* [What you have to do] Repeat the listing below word for word, stopping after the line that contains "target=(0, 0.03, 0.03))".

* [Data extract]
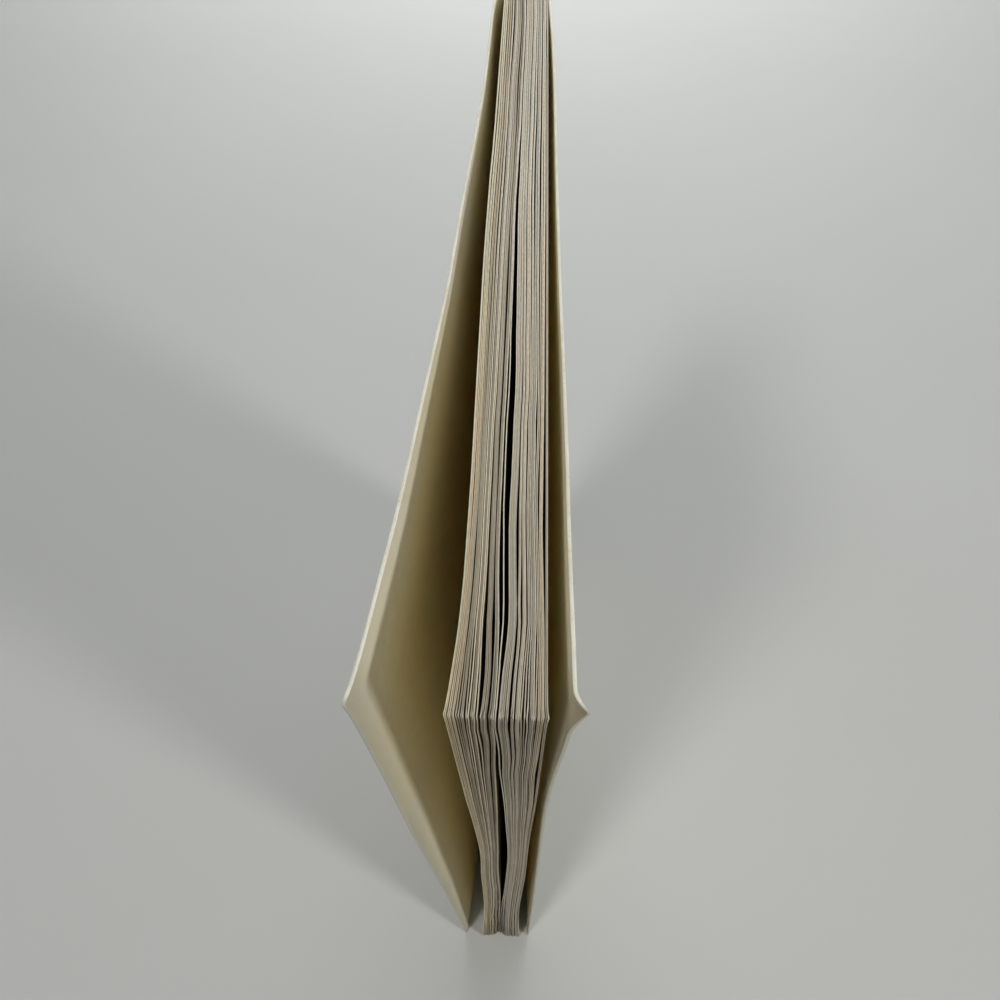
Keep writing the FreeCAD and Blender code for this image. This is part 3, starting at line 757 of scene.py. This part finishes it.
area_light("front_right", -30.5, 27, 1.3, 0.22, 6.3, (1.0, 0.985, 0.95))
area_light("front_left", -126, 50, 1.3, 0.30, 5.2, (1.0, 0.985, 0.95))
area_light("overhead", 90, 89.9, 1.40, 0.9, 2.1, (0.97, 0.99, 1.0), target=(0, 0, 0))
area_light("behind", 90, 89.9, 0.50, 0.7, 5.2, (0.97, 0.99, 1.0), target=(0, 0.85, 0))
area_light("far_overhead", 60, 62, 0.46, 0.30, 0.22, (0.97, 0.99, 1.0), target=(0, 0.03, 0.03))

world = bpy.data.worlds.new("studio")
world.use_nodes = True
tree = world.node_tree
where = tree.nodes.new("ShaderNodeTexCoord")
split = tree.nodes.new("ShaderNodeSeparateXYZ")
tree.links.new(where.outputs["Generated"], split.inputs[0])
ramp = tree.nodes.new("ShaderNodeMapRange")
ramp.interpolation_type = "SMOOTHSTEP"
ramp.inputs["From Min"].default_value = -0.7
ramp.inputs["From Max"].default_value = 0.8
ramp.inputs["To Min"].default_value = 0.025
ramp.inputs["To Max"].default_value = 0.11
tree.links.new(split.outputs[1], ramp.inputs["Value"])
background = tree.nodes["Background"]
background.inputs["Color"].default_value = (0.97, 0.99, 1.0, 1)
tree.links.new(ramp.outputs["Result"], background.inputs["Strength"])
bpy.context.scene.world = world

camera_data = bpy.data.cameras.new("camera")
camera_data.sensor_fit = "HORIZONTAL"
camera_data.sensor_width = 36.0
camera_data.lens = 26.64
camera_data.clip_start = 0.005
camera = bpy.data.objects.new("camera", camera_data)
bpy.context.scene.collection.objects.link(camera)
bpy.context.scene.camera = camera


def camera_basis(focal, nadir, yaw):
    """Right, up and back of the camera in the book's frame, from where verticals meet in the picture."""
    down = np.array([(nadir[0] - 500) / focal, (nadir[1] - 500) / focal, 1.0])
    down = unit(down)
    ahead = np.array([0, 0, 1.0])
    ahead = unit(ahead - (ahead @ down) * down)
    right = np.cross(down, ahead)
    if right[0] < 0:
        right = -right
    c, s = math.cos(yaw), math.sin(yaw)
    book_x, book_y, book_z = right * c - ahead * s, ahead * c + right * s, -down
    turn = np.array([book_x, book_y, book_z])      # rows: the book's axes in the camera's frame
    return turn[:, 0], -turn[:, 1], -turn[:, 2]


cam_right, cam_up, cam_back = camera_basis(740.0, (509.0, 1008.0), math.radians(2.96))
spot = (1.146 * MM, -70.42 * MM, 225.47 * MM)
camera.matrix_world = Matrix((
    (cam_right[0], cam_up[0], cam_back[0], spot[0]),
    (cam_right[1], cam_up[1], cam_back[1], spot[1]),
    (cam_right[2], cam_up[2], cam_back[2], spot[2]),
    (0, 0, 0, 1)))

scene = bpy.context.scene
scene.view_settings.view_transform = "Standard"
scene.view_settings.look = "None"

* [Solution for this exercise]
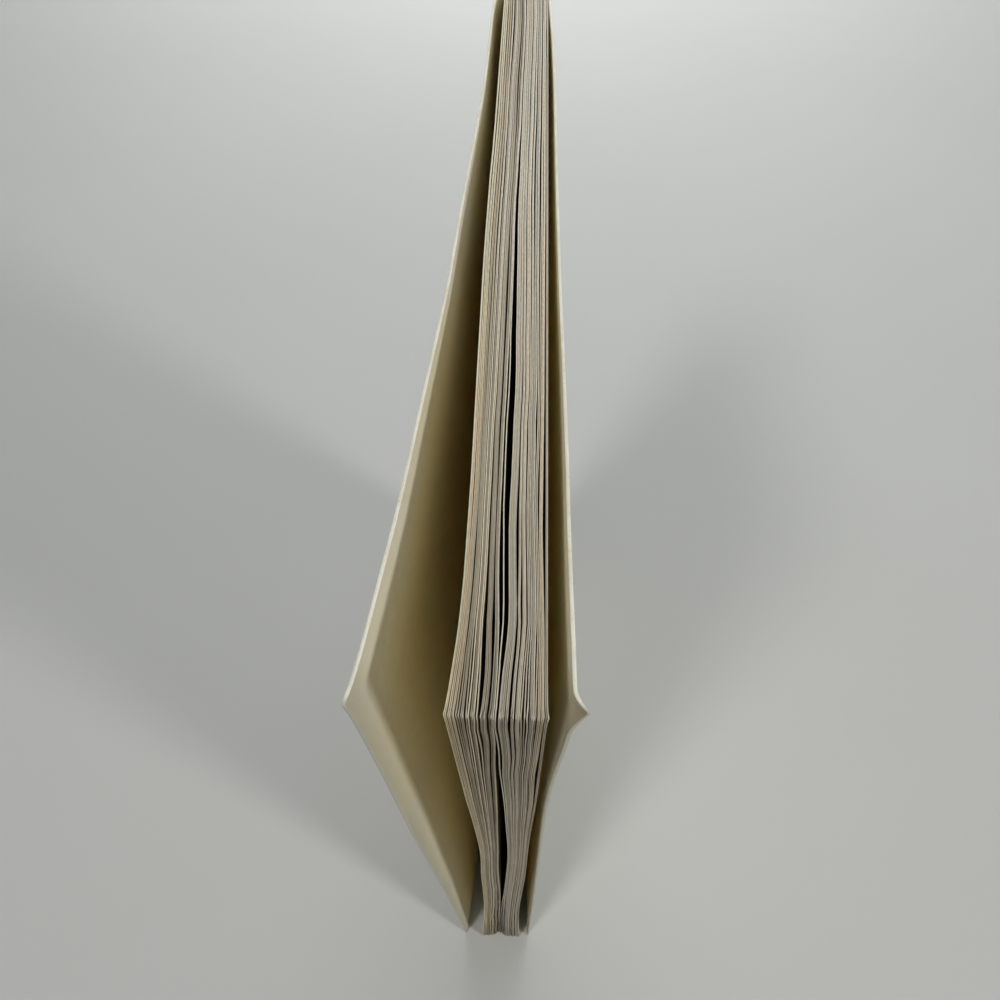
Keep writing the FreeCAD and Blender code for this image. This is part 3, starting at line 757 of scene.py. This part finishes it.
area_light("front_right", -30.5, 27, 1.3, 0.22, 6.3, (1.0, 0.985, 0.95))
area_light("front_left", -126, 50, 1.3, 0.30, 5.2, (1.0, 0.985, 0.95))
area_light("overhead", 90, 89.9, 1.40, 0.9, 2.1, (0.97, 0.99, 1.0), target=(0, 0, 0))
area_light("behind", 90, 89.9, 0.50, 0.7, 5.2, (0.97, 0.99, 1.0), target=(0, 0.85, 0))
area_light("far_overhead", 60, 62, 0.46, 0.30, 0.22, (0.97, 0.99, 1.0), target=(0, 0.03, 0.03))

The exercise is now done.